That's why you can't just put a Turbo engine in the car with a Turbo emissions harness and not make changes in the plugs.

As demonstrated with the brown/red wire to the boost sensor, you had 12vdc coming from the METER fuse feeding an output wire on the boost sensor and therefore going to the ECUpin 2B also. NOT good since the boost sensor output is usually lower than 4vdc under full boost.

The other wire giving you heartburn is the BrB wire on the Turbo emissions harness interfacing with the WB wire on the Front harness of the n/a harness. The BrB wire is a grojnd wire and is putting a ground on the Alt relay in the CPU making the idiot lights come on all the time along with the shift llght. Even if the car starts those lights will remain on. So the BrB wire has to be removed. ON a Turbo car that BrB is the gnd wire for the Boost GAUGE something you have not.

You've learned the same about the water temp sensor wire. It's Yellow White on both turbo and non turbo, BUT they go into different plugs on both models. You have to move the white/yellow from one plug to the other plug for the water temp gauge to work. From X-16 to X-15 (memory here).

YOu have no alt wires from the back of the alt, but can run two wires from there to the X-15 plug and mate them with the B/W and W/B wires shown in the Front harness of the n/a front harness (they'd be put in the mating half of the emissions harness to mate).

I use the terms EMISSIONS harness and FRONT harness............because that's what they are. See the plugs in the jpg's I attached. See the EM next to one half of the plug and F on the other half of the plug. They stand for just what you'd think, Emissions and Front.

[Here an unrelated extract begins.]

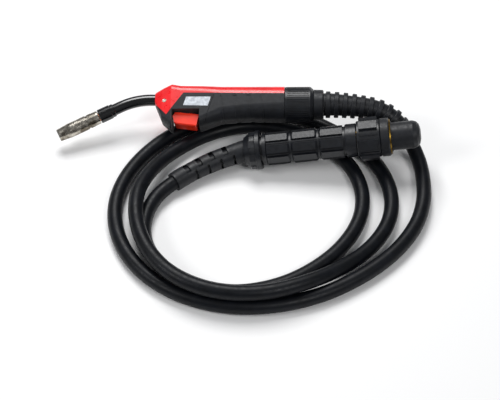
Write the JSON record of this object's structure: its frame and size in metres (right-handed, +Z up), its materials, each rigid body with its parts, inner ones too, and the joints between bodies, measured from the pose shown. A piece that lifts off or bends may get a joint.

I find it toooooo darn hard to call the emissions harness the engine harness when I KNOW the engine harness is on the left side of the car and feeds the coils. batt, fuse box etc,.

Can't call Bill Freddy or he won't answer.

Right now its a toss up whether to change back to the n/a emissions harness or to make the changes to the present turbo harness. I used the n/a in my car.

I really have no interest in making a turbo emissions harness work in a n/a car EXCEPT it got interesting on how many differences there are and wonderment on why and how others put this combination is a non turbo car and make it work out.

I"ve never done it myself and before anybody criticises me on that count (never been there, never done that) all you have to do is look at the pictures of the two plugs X-15 and X-16 and see the flaws in using this combination. Like, WHEE, driving with a car that is seeing the equivalent of 20psi at the ECU even at idle (made the 20psi figure up).

Anyway, no I don't think the non spark lies in the emissions harness. The CAS signal comes from the real engine harness to the Front harness plug that mates with the ECU, so there are no differences there.

The coils get their power from the EGI fuses in the engine bay and has nothing to do with the emissions harness, but the same power feeds the injectors themselves thru the interface b/t the front and emissions harness. That interface is the same on turbo and non turbo harness so that can't be the problem, if the plugs are connected. And I'm sure they are.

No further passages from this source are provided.